EXERCISE GOAL – Extract exactly the run of lines starting at the line that holds "What three.js module" and ending at the line that holds "const bandLean = 4.6;", both included.

EXERCISE MATERIALS –
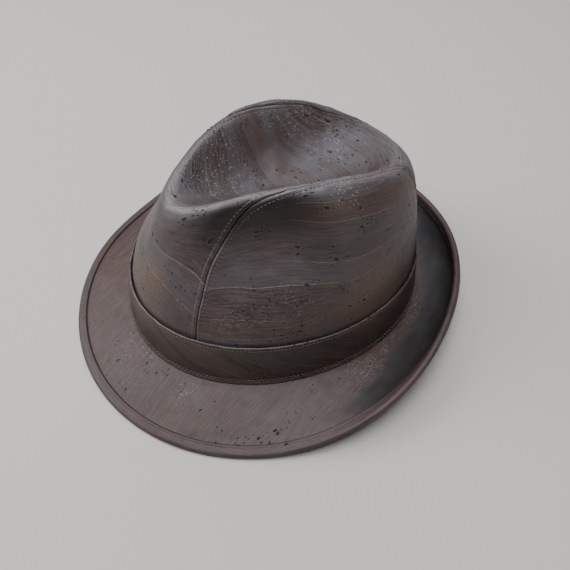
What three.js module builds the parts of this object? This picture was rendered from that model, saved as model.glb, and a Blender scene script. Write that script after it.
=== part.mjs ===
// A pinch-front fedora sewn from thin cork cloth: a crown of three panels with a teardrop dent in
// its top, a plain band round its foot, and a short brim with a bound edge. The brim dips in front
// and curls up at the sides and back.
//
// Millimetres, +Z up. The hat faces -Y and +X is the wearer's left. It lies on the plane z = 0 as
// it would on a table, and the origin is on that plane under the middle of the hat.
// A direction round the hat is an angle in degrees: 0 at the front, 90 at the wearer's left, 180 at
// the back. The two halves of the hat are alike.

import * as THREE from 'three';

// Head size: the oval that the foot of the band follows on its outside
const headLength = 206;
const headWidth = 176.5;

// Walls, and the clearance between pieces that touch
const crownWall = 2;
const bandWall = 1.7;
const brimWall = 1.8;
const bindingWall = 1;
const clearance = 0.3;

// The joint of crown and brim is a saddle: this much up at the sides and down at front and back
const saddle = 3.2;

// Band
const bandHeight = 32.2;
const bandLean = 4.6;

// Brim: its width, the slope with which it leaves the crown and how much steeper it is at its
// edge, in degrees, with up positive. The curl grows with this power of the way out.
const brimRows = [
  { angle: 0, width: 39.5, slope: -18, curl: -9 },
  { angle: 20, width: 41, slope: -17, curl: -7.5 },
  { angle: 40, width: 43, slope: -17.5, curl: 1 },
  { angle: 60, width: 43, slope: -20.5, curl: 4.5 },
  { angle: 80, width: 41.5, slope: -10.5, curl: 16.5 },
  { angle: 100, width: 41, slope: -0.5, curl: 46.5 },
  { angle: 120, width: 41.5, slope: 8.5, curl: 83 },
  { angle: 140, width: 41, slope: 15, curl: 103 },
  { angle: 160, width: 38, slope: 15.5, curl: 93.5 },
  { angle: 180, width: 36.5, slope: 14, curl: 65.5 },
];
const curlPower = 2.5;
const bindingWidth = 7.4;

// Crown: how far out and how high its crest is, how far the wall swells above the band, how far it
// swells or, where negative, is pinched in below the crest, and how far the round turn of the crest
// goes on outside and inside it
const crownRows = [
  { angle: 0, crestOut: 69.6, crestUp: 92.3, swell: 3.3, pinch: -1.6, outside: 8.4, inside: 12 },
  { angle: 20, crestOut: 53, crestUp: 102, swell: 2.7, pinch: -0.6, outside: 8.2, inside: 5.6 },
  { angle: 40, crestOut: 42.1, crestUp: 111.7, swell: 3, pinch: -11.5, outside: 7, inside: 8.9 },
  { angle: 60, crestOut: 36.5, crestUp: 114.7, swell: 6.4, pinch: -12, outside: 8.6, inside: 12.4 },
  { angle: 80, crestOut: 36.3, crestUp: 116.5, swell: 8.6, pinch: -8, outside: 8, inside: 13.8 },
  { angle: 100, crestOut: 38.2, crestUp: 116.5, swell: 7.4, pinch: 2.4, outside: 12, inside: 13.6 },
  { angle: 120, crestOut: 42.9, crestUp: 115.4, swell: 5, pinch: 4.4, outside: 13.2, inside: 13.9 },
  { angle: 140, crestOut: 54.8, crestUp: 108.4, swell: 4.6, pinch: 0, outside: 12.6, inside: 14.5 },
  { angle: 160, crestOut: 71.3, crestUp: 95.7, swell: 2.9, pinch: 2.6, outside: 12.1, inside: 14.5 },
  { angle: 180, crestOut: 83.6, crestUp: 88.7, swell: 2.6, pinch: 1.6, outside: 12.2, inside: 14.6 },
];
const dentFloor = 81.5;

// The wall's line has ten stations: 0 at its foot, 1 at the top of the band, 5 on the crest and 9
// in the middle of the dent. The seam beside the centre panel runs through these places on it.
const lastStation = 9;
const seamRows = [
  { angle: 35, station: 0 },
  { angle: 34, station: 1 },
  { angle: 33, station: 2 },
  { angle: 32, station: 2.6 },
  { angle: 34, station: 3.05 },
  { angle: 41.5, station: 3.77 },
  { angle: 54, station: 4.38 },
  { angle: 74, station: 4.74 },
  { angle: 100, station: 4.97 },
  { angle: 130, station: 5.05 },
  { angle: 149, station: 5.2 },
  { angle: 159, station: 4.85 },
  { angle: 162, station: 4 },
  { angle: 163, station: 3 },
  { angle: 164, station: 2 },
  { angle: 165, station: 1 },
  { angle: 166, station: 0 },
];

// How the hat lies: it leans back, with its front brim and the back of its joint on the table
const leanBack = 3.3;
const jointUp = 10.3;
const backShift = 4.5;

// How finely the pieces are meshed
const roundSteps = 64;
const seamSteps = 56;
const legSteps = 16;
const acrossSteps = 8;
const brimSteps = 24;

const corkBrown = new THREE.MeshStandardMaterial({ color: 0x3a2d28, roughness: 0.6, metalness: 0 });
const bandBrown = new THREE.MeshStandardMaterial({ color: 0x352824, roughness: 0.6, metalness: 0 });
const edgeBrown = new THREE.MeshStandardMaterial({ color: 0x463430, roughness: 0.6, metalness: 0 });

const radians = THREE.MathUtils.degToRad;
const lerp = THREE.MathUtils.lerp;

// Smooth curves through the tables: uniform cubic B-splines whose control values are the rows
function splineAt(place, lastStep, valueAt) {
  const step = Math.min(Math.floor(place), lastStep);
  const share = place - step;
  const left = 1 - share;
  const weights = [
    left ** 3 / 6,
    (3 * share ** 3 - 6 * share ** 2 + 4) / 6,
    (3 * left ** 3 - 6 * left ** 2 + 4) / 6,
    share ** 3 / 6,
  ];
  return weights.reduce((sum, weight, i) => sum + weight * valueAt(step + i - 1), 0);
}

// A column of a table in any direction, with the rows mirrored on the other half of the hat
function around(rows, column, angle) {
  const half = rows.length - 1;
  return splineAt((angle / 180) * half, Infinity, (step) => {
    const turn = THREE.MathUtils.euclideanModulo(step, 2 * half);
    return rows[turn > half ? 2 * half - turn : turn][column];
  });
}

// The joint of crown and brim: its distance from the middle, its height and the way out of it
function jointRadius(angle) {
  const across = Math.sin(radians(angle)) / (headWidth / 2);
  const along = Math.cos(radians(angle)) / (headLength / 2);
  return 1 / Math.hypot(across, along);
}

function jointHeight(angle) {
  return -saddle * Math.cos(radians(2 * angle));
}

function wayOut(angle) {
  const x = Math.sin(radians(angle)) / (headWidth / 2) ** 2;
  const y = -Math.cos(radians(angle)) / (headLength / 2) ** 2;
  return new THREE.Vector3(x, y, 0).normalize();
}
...
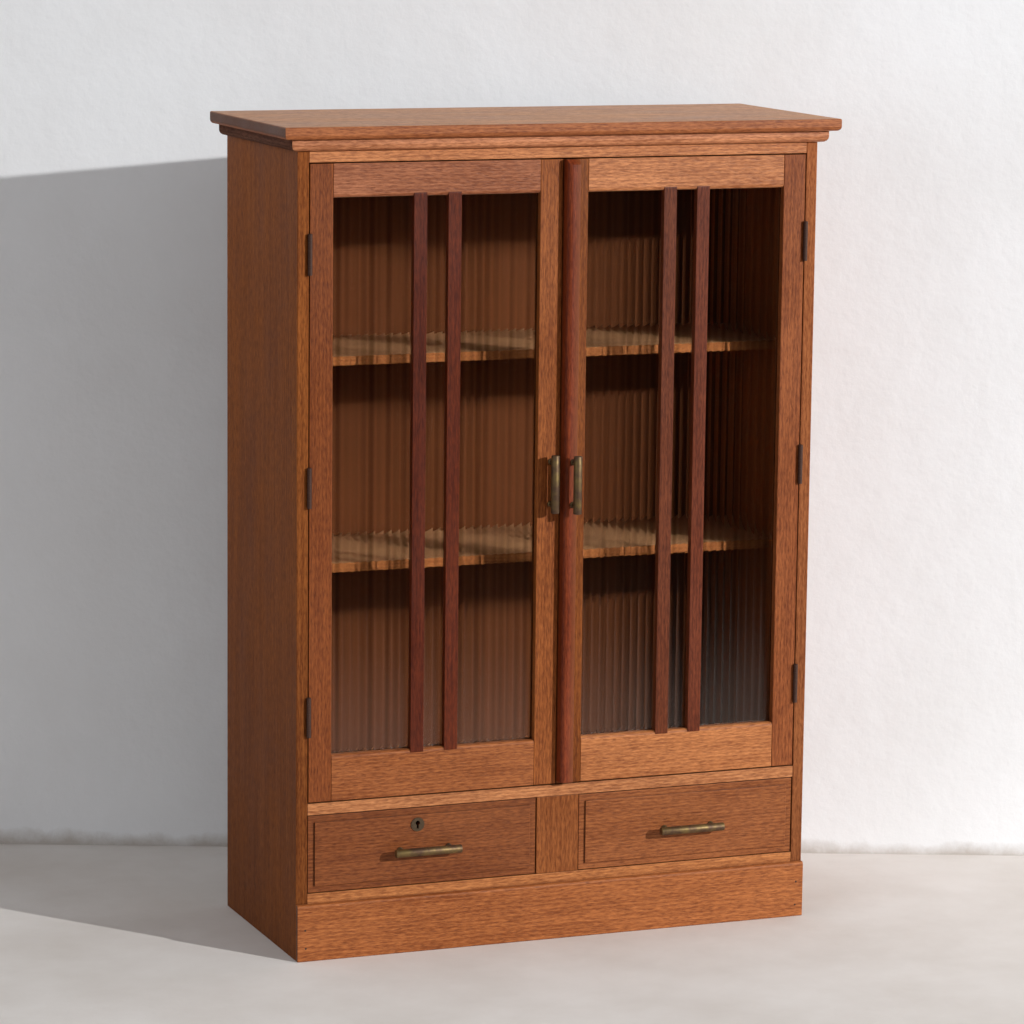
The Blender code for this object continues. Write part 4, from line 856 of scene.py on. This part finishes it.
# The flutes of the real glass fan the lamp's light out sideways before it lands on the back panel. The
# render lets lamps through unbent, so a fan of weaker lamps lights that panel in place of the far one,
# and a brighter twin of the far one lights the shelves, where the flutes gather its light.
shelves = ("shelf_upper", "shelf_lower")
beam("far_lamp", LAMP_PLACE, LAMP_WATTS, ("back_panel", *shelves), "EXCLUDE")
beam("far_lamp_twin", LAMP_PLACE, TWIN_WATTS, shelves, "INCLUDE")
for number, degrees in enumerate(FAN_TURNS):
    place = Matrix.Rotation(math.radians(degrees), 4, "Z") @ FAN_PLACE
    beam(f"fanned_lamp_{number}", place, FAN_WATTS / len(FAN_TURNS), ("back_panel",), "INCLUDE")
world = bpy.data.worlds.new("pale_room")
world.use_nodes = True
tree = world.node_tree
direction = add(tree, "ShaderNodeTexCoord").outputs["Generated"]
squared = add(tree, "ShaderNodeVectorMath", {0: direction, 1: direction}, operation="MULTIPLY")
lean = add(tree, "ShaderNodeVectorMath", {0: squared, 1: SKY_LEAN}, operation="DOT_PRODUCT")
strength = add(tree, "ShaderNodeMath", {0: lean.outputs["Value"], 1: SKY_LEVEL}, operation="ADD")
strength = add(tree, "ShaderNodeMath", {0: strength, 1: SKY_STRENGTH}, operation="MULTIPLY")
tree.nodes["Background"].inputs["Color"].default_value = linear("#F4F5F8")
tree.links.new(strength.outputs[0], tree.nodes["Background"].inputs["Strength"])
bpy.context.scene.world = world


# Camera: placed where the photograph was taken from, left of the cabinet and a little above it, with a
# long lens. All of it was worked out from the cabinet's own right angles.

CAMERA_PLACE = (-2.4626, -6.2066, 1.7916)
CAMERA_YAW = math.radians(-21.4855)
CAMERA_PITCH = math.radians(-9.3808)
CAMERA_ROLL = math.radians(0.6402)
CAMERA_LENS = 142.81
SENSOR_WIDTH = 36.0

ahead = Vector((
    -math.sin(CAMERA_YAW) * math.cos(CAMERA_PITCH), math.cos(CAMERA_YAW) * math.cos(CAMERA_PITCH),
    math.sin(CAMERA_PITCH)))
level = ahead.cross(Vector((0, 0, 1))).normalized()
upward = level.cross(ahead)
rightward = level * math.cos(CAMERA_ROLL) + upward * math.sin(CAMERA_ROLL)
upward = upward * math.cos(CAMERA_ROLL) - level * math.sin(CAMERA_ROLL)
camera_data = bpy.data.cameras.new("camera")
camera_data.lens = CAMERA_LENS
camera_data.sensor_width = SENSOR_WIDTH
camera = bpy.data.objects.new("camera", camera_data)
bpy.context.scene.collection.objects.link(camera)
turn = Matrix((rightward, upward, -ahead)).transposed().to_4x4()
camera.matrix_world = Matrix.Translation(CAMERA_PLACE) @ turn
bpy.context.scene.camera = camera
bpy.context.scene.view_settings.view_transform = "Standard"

RESULT –
What three.js module builds the parts of this object? This picture was rendered from that model, saved as model.glb, and a Blender scene script. Write that script after it.
=== part.mjs ===
// A pinch-front fedora sewn from thin cork cloth: a crown of three panels with a teardrop dent in
// its top, a plain band round its foot, and a short brim with a bound edge. The brim dips in front
// and curls up at the sides and back.
//
// Millimetres, +Z up. The hat faces -Y and +X is the wearer's left. It lies on the plane z = 0 as
// it would on a table, and the origin is on that plane under the middle of the hat.
// A direction round the hat is an angle in degrees: 0 at the front, 90 at the wearer's left, 180 at
// the back. The two halves of the hat are alike.

import * as THREE from 'three';

// Head size: the oval that the foot of the band follows on its outside
const headLength = 206;
const headWidth = 176.5;

// Walls, and the clearance between pieces that touch
const crownWall = 2;
const bandWall = 1.7;
const brimWall = 1.8;
const bindingWall = 1;
const clearance = 0.3;

// The joint of crown and brim is a saddle: this much up at the sides and down at front and back
const saddle = 3.2;

// Band
const bandHeight = 32.2;
const bandLean = 4.6;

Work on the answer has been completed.